Data supports the view that Saudi Arabia is pursuing a strategy of defending its market share, with crude production figures for the first quarter of 2015 remaining unchanged y-o-y at 9.7m bpd. Steady production levels have been accompanied by more aggressive pricing in an effort to maintain market share in the face of rising competition. In the US, Saudi Arabia’s supply of heavier crude has come under pressure from Canadian imports, while in the Chinese market it has seen intense competition from Iraq, Iran and Russia. As a result, China and the US accounted for 26% of total Saudi exports in the first quarter, down from 34% one year prior. Looking ahead, limited change is expected in Saudi crude exports, which are likely to remain at around 7m bpd, as the Kingdom’s efforts to defend market share continue to put downward pressure on the official selling price for crude. However, once the anticipated rise in domestic oil consumption is taken into account, full-year production is expected to average 9.8m bpd, up slightly over 9.6m bpd in 2014.

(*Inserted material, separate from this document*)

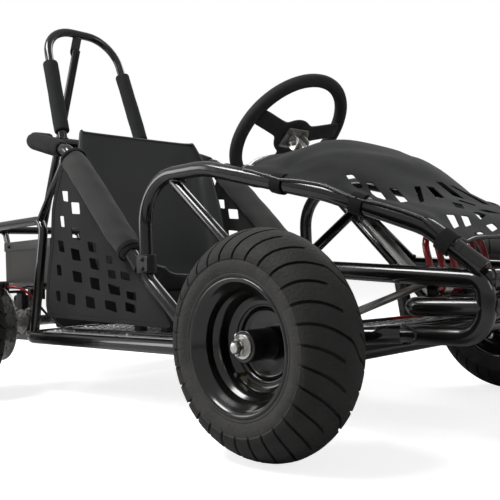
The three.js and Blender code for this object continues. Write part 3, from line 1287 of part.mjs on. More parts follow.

Saudi Arabia’s status as a swing producer has been questioned in light of its determination to sustain oil production levels at a time of falling prices. However, as Sfakianakis told OBG, “The fact is there just has not been sufficient demand to support Saudi Arabia’s role as a swing producer.” Rather, Sfakianakis pointed to the effects of the Kingdom’s determination to retain market share as evidence of its enduring significance in the market.

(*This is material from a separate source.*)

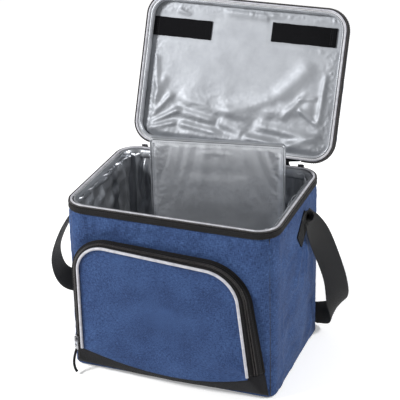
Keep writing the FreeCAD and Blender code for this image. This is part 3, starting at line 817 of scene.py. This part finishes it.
def ceiling_drop(x, y, drop, border):
    """How far the lid's foil hangs: settled cloth, long folds, fine crumples and a roll at the hinge."""
    flat = joined(x, y, 0)
    amount = np.clip(smooth(-10, 60, y) * 0.9 + 0.1 + 0.3 * smooth(70, 150, abs(x)), 0, 1)
    total = 0.3 * (drop - drop.min() * 0.2) * amount + folded(flat[..., :2], LID_FOLDS)
    total += 0.35 * rough(flat, 22.0, 33, 2) * amount + 0.5 * abs(rough(flat, 80.0, 34, 1))
    corner = np.hypot(np.maximum(abs(x) - 120, 0), np.maximum(abs(y) - 78, 0))
    total += smooth(8, 34, corner) * 1.2 * abs(rough(flat, 9.0, 35, 2))
    roll = 5.5 * bell(y - 100, 9) * smooth(160, 120, abs(x))
    total += roll * (0.75 + 0.25 * rough(flat, 40.0, 36))
    for x0, x1, y0, y1 in STRIP_BEDS:
        outside = np.maximum(np.maximum(x0 - x, x - x1), np.maximum(y0 - y, y - y1))
        total *= 1 - smooth(8, 0, outside)
    return np.clip(total, 0, 9.5) * smooth(0, 12, border) + 0.15


def lid_edge():
    """Pleated skirt inside the lid, its welt, zip band and coil."""
    place, _ = rim_path(even(PLEAT_POINTS), 0.0)
    pleat = 0.5 * rough(place, 4.5, 41) + 0.8 * rough(place, 26.0, 42)
    section = np.zeros((PLEAT_POINTS, len(SKIRT), 2))
    for k, (out, height) in enumerate(SKIRT):
        loose = math.sin(math.pi * np.clip((height - 280.4) / 13, 0, 1))
        section[:, k, 0] = out - loose * pleat
        section[:, k, 1] = height + 0.4 * loose * pleat
    skirt = grid("lid_skirt", opened(rim_sweep(section, count=PLEAT_POINTS)), True, True)
    wear(skirt, SKIRT_FOIL, "lid", "foil", soften=1)
    welt = ring("lid_welt", oval(3.2, 3.0, 12, 2.2), 280.6, -1.7, lid=True)
    wear(welt, PIPING, "lid", "grey_piping", "lid_piping")
    tape = ring("lid_band", oval(2.4, 11.0, 14, 5.0), 287.6, 1.3, gap=HINGE_W, lid=True)
    wear(tape, TAPE, "lid", "black_fabric", "lid_zip_tape", soften=1)
    section = coil(1.1, COIL_POINTS, COIL_TURNS)
    wear(ring("lid_coil", section, 280.5, 1.25, COIL_POINTS, HINGE_W, True), COIL, "lid", "black_plastic",
         "lid_zip_coil")
    share = shares(RIM_POINTS, HINGE_W)
    path, out = rim_path(share, 291.6, 2.55)
    sewn("lid_band_stitches", opened(path), opened_way(out), BLACK_THREAD, "lid", "black_fabric")
    path, _ = rim_path(share, 281.9, -6.6)
    sewn("lid_skirt_stitches", opened(path), opened_way(-UP), GREY_THREAD, "lid", "foil", lift=1.9)


# Rounded edge of the lid's cover: distance out from the rim's outline, and height.
COVER_EDGE = [(0.2, 282.4), (0.9, 286.0), (1.3, 291.0), (1.2, 296.0), (0.7, 299.6), (0.1, 301.8),
              (-1.2, 303.2), (-2.8, 303.7)]


def lid_cover():
    """Outer skin of the lid: side band, softly rounded edge and a slightly crowned top."""
    columns = 400
    base, out = rim_path(even(columns), 0.0)
    ripple = 0.8 * rough(base, 24.0, 51) + 0.3 * rough(base, 9.0, 52)
    free = 1 - behind_hinge(base[:, 0], base[:, 1])
    rows = []
    for k, (offset, height) in enumerate(COVER_EDGE):
        give = math.sin(math.pi * k / (len(COVER_EDGE) - 1))
        away = (offset + give * np.maximum(ripple, -0.5)) * free
        rows.append(base + out * away[:, None] + [0, 0, height])
    edge_row = rows[-1]
    for k in np.linspace(0.98, 0, 60):
        row = edge_row * [k, k, 1]
        dents = 1.2 * rough(row, 55.0, 53) * (1 - k) + 0.7 * abs(rough(row, 20.0, 54)) * (k > 0)
        crown = 3.0 * (1 - k ** 2) + dents
        patch = np.maximum(abs(abs(row[:, 0]) - 102) - 17, abs(row[:, 1]) - 15)
        row[:, 2] = mix(row[:, 2] + crown, LID_TOP + 0.05, smooth(16, 1, patch))
        rows.append(row)
    outer = np.stack(rows)
    inner = outer[::-1].copy()
    inner[..., 2] -= CLOTH * (inner[..., 2] > LID_TOP - 3)
    at_side = outer[::-1][..., 2] < LID_TOP - 1
    inner -= np.where(at_side[..., None], out[None] * CLOTH, 0)
    wear(grid("lid_cover", opened(np.concatenate([outer, inner])), True, True), BLUE, "lid", "blue_fabric",
         "lid_top_panel", "lid_side_band")
    inset = 4.5
    line, _, _ = around(even(columns), RIM_W - 2 * inset, RIM_D - 2 * inset, RIM_CORNER - inset)
    path = joined(line[:, 0], line[:, 1], LID_TOP + 1.15)
    sewn("lid_top_stitches_1", opened(path), opened_way(UP), BLUE_THREAD, "lid", "blue_fabric", lift=0.5)


def hook_strips():
    """Two hook-and-loop strips with slightly uneven edges, each sewn at its outer end."""
    stations, half_width, thickness = 48, 15, 1.5
    for side, sewn_x, free_x, low_y in (("left", -157, -58, -83), ("right", 147, 42, -91)):
        body = side + "_strip"
        x = np.linspace(sewn_x, free_x, stations)
        along = joined(x, 0, 0)
        middle_y = low_y + half_width + 0.5 * rough(along, 30.0, 61)
        centres = joined(x, middle_y, CEILING_Z - 1.3 - 0.3 * abs(np.sin(x / 19)))
        half = half_width + 0.35 * rough(along, 6.0, 62)
        size = np.stack([2 * half, np.full(stations, thickness)], -1)
        section = oval(1.0, 1.0, 24, 6.0) * size[:, None]
        points = ribbon(centres, BACKWARD, UP, section)
        tape = grid(side + "_hook_tape", opened(points), wrap_columns=True, caps=True)
        wear(tape, HOOKS, body, "black_fabric", side + "_hook_strip")
        for number, reach in enumerate((6.5, 9.5), 1):
            line_x = sewn_x + math.copysign(reach, free_x - sewn_x)
            line = joined(line_x, np.linspace(low_y + 2, low_y + 28, 30), CEILING_Z - 2.2)
            sewn("%s_hook_stitches_%d" % (side, number), opened(line), opened_way(-UP), BLACK_THREAD, body,
                 "black_fabric")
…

“Data from the US, such as the drilling rig count, shows that things are already going Saudi Arabia’s way,” explained Sfakianakis. In January 2015 Bloomberg reported that the US oil rig count had fallen by 209 to 1366 in just six weeks, marking the steepest decline since oil services firm Baker Hughes began recording the count in 1987. By May 2015 this number had fallen to 646. It appears that the Kingdom’s oil-producing competitors are beginning to take note of the country’s determination not to cut back production – a path Saudi Arabia can comfortably afford to follow, at least for the time being, thanks to its present fiscal position.